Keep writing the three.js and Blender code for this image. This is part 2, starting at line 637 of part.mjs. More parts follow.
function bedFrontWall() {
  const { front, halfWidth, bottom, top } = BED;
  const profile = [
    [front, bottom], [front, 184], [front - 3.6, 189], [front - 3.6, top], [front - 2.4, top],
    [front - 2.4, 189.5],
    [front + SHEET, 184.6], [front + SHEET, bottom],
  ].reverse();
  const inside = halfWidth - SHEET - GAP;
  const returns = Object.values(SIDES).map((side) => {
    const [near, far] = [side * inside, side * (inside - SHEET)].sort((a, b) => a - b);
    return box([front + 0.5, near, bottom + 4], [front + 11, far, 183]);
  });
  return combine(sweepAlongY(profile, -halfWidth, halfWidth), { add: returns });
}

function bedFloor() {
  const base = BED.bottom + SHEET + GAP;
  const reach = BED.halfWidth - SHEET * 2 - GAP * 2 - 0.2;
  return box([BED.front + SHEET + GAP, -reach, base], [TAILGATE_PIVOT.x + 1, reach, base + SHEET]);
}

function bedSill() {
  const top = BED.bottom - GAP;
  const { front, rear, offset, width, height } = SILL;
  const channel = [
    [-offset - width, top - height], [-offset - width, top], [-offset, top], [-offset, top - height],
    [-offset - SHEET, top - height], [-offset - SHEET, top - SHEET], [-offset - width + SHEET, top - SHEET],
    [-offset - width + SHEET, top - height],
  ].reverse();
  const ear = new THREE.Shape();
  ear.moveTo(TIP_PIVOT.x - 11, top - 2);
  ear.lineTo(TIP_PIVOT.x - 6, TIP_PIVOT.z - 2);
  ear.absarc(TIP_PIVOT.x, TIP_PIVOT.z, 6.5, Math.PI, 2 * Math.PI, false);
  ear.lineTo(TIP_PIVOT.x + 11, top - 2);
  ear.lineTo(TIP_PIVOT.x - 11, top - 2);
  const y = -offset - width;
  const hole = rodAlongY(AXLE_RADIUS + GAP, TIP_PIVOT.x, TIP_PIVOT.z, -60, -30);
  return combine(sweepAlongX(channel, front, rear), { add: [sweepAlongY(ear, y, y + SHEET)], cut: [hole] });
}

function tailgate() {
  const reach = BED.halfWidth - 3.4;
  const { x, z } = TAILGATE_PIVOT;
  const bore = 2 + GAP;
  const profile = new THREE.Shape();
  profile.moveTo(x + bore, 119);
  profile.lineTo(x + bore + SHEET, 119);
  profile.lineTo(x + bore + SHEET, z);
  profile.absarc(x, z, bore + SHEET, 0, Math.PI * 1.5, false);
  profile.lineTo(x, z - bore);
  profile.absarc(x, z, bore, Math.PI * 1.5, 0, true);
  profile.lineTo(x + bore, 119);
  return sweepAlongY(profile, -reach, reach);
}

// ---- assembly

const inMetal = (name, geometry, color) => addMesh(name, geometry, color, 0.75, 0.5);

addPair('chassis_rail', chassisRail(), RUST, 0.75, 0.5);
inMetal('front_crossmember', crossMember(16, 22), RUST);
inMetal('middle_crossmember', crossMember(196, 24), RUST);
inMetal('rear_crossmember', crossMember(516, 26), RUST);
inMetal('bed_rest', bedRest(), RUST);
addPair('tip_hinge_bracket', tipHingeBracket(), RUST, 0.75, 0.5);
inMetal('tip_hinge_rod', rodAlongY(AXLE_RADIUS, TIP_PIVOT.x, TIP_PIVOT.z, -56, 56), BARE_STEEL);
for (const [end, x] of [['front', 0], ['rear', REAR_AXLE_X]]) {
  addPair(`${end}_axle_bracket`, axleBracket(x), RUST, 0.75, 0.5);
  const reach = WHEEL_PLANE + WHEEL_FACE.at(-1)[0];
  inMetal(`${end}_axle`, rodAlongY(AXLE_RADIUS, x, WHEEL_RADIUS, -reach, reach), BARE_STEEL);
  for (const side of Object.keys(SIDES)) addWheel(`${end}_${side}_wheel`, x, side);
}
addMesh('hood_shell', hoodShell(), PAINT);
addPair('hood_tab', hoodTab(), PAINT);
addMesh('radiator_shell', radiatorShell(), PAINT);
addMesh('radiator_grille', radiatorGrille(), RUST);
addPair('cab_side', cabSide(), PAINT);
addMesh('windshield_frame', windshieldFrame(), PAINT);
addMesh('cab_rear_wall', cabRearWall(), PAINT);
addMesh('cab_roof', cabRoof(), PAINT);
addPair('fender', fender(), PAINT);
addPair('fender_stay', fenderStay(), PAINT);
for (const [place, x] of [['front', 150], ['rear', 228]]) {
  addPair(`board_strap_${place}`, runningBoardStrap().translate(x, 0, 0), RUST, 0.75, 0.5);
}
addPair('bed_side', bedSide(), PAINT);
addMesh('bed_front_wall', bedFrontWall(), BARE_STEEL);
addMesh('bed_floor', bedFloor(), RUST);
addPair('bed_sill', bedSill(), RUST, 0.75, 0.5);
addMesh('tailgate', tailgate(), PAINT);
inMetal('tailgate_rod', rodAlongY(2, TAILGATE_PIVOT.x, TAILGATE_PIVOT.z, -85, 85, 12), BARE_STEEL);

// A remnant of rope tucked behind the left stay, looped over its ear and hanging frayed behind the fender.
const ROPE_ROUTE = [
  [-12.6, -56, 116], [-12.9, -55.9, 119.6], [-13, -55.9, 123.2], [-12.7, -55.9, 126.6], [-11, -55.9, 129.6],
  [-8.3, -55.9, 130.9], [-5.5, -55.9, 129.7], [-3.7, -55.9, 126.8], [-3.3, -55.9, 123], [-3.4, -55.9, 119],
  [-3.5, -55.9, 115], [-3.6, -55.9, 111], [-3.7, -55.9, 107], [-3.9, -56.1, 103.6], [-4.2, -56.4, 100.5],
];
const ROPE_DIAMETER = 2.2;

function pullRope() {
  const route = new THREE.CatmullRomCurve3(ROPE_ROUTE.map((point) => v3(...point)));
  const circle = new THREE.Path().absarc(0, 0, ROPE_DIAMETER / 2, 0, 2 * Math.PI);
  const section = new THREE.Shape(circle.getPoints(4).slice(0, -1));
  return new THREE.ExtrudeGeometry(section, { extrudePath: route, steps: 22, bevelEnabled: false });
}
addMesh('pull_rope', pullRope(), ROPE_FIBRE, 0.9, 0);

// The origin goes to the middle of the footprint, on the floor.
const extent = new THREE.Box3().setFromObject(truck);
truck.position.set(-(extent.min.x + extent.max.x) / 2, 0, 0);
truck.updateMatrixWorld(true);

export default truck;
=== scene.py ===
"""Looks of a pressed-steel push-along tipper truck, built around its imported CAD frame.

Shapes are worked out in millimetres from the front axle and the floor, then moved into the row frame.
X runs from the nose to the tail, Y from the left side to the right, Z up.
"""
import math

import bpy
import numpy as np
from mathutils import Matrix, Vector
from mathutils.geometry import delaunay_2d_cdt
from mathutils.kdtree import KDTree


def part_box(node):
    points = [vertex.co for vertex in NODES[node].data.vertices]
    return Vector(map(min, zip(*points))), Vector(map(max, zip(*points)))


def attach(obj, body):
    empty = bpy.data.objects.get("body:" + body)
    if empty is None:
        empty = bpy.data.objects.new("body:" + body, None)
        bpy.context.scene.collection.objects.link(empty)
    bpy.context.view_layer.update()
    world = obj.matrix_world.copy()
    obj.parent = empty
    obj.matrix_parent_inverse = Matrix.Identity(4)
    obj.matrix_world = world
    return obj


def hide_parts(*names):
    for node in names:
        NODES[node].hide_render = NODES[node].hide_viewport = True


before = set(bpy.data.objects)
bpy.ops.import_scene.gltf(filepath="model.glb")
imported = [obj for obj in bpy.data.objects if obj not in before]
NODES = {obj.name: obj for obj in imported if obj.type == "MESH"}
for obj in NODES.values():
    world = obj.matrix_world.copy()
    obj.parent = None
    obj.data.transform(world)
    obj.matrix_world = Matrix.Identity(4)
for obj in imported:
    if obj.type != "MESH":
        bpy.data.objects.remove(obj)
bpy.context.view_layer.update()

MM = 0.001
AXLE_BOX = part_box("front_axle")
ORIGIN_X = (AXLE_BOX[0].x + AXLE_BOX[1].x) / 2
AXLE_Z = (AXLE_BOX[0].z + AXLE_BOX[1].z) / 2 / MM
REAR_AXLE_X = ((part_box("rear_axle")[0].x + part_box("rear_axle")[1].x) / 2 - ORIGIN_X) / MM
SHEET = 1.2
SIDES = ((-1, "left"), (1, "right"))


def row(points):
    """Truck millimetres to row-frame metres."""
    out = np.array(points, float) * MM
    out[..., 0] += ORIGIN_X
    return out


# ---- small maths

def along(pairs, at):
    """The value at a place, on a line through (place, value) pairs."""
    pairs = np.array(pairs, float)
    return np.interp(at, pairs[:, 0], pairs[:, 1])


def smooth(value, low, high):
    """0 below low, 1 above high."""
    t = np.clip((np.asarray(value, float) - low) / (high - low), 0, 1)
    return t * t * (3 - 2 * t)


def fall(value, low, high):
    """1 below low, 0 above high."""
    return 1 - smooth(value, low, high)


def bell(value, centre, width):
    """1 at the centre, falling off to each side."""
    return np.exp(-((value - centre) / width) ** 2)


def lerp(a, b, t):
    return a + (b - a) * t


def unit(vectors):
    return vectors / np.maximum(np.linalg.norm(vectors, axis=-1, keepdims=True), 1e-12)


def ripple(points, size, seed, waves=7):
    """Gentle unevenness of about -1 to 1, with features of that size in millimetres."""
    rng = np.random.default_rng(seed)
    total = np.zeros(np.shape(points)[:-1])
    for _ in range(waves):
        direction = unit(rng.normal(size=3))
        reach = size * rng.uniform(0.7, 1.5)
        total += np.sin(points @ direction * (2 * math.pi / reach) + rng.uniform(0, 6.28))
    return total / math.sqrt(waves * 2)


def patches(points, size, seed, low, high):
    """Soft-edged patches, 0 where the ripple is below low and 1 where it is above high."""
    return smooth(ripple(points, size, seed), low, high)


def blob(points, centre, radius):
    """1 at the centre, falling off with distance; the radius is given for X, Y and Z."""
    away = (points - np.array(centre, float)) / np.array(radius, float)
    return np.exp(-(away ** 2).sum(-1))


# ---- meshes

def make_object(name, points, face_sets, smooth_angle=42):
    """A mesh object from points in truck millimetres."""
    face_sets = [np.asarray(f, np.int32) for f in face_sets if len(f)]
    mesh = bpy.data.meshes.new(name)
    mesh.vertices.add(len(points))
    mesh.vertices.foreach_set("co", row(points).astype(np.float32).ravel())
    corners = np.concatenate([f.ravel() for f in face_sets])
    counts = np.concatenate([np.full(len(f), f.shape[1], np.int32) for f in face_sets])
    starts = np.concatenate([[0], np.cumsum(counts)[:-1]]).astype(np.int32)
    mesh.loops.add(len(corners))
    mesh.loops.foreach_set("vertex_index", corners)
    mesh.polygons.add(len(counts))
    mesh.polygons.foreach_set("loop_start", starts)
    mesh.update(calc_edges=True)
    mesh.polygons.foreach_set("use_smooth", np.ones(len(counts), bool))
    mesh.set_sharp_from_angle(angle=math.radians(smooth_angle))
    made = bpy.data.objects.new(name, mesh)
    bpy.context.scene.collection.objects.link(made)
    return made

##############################

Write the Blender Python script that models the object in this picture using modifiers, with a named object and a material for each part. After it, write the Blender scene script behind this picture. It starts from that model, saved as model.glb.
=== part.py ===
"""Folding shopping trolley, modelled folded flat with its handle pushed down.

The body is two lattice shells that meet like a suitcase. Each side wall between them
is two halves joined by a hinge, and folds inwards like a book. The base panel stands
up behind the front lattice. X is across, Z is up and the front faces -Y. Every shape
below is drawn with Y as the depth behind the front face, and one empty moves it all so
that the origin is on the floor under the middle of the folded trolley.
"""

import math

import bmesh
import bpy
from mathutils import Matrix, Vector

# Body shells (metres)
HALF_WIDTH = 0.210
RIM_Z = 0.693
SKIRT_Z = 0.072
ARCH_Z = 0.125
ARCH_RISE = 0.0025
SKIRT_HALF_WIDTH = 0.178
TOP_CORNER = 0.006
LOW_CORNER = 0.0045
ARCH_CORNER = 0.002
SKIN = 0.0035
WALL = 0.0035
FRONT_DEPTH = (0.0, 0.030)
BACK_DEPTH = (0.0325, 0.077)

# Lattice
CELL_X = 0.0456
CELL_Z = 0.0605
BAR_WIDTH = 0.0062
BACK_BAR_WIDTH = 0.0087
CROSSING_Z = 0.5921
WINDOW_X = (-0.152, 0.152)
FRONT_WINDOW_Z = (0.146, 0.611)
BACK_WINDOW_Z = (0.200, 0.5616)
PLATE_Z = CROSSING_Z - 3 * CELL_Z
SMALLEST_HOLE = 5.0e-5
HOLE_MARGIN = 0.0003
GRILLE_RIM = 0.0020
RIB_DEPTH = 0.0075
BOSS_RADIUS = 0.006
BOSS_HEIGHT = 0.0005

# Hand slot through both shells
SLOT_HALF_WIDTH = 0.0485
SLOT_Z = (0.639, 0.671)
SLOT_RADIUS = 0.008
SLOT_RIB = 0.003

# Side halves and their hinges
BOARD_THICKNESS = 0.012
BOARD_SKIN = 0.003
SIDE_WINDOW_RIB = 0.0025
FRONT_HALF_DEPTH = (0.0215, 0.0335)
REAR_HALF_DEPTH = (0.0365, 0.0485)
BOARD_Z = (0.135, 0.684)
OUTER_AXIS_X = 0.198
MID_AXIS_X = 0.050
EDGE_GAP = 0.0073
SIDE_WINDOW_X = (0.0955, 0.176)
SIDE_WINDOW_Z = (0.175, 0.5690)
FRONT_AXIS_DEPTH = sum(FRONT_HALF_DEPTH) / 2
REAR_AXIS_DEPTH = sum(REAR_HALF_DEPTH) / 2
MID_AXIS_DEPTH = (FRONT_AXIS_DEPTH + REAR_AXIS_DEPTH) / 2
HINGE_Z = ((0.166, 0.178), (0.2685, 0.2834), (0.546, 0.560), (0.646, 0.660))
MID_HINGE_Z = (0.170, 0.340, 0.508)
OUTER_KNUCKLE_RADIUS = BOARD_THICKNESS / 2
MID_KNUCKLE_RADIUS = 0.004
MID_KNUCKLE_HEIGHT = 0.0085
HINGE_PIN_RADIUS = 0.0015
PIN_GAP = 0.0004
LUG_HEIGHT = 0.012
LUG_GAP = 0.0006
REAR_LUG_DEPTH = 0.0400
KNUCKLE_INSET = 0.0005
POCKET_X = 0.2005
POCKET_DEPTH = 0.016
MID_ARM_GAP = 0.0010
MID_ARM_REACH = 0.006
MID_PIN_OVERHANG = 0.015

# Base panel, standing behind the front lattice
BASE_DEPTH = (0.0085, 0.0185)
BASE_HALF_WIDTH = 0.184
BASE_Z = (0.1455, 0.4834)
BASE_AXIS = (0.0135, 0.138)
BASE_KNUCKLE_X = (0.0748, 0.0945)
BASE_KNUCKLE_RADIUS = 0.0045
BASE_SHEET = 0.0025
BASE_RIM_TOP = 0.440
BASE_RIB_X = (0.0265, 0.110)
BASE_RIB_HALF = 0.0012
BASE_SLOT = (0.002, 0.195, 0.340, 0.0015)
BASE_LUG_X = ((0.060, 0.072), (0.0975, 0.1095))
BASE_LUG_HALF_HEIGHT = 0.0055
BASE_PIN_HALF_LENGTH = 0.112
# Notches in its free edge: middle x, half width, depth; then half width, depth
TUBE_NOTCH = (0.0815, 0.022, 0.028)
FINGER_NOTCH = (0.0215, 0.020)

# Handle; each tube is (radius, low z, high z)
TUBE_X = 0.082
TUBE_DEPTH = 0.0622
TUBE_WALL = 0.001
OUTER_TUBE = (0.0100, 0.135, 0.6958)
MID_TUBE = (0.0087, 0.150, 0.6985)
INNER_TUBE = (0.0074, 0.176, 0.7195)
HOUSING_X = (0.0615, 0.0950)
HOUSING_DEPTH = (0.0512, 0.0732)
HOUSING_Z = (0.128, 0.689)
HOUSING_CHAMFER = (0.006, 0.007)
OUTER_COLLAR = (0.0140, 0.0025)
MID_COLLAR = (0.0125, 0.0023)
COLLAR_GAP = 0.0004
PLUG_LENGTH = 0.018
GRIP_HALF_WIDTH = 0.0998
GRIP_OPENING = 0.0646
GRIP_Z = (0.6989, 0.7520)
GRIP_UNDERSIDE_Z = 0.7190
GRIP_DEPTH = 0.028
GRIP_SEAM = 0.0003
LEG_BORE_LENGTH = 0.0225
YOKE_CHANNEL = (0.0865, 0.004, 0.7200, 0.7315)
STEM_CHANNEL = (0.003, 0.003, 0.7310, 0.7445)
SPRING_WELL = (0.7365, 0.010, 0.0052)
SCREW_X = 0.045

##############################

# Short problem
Quote the listing above, but only from the line that shows "on the floor." through the line that shows "bpy.context.scene.collection.objects.link(empty)".

# Solution for this task
// The origin goes to the middle of the footprint, on the floor.
const extent = new THREE.Box3().setFromObject(truck);
truck.position.set(-(extent.min.x + extent.max.x) / 2, 0, 0);
truck.updateMatrixWorld(true);

export default truck;
=== scene.py ===
"""Looks of a pressed-steel push-along tipper truck, built around its imported CAD frame.

Shapes are worked out in millimetres from the front axle and the floor, then moved into the row frame.
X runs from the nose to the tail, Y from the left side to the right, Z up.
"""
import math

import bpy
import numpy as np
from mathutils import Matrix, Vector
from mathutils.geometry import delaunay_2d_cdt
from mathutils.kdtree import KDTree


def part_box(node):
    points = [vertex.co for vertex in NODES[node].data.vertices]
    return Vector(map(min, zip(*points))), Vector(map(max, zip(*points)))


def attach(obj, body):
    empty = bpy.data.objects.get("body:" + body)
    if empty is None:
        empty = bpy.data.objects.new("body:" + body, None)
        bpy.context.scene.collection.objects.link(empty)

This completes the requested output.